Police who have been doing stings in Internet chat rooms for years now are going undercover to catch predators playing interactive games, ranging from Grand Theft Auto to old-fashioned chess and checkers. They're making arrests.
In Utah, a man was charged this year with sexual exploitation of a minor for enticing a 12-year-old boy he met through an online game into having sex, says Lt. Jessica Farnsworth, field commander of the Utah Internet Crimes Against Children Task Force. She says predators meet kids on a game, "groom them and then try to move off the game."
In December, Michigan prosecutors convicted Adam Glenn Schroeder of criminal sexual conduct with a minor and using a computer to commit a crime. He used a game, World of Warcraft, to lure a 12-year-old girl into having sex with him. He was sentenced to 10 years in prison.

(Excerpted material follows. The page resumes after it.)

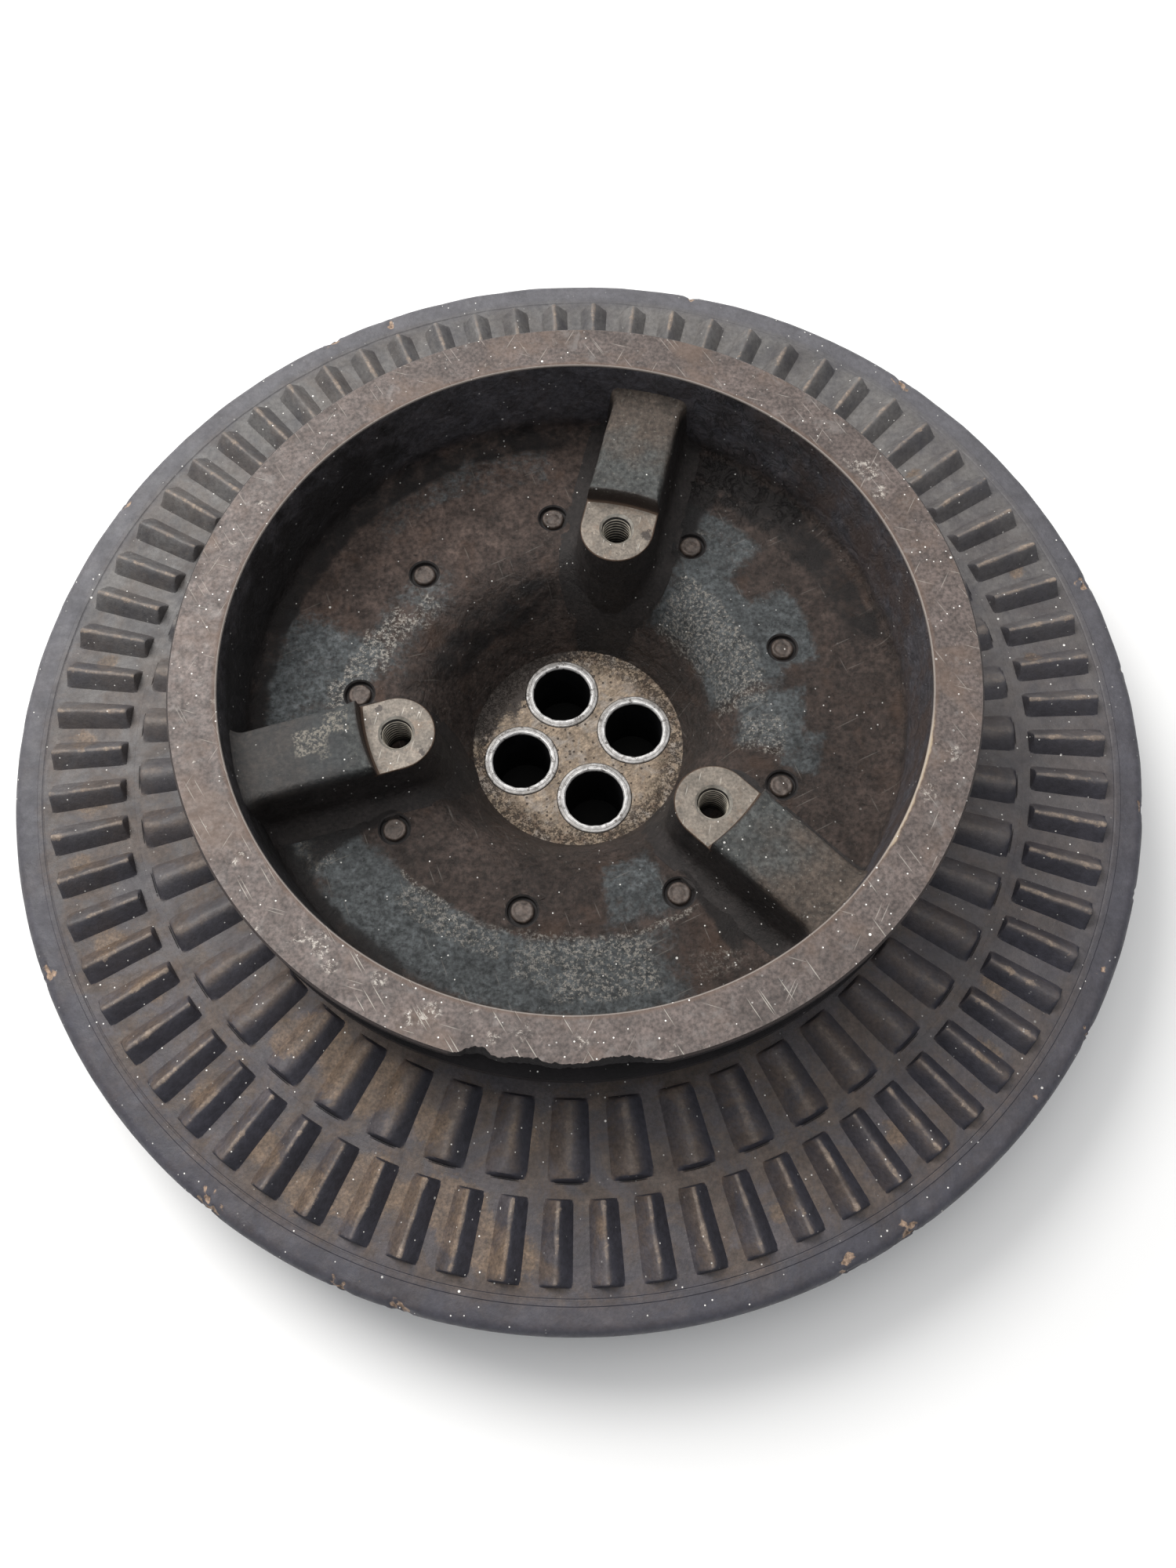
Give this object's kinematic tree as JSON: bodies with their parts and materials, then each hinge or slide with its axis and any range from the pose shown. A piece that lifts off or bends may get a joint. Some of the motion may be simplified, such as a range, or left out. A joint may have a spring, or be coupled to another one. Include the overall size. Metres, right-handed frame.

Police had found Schroeder on other games. "This guy had been doing it for a while," Kish says.
In another case, Kish says, a 10-year-old boy playing the Halo Xbox game got a video message from a man that showed the adult engaged in a sex act.
Farnsworth says her office has seized many Xbox machines for investigation and has received training from the maker, Microsoft, on how to extract text messages and other information from them.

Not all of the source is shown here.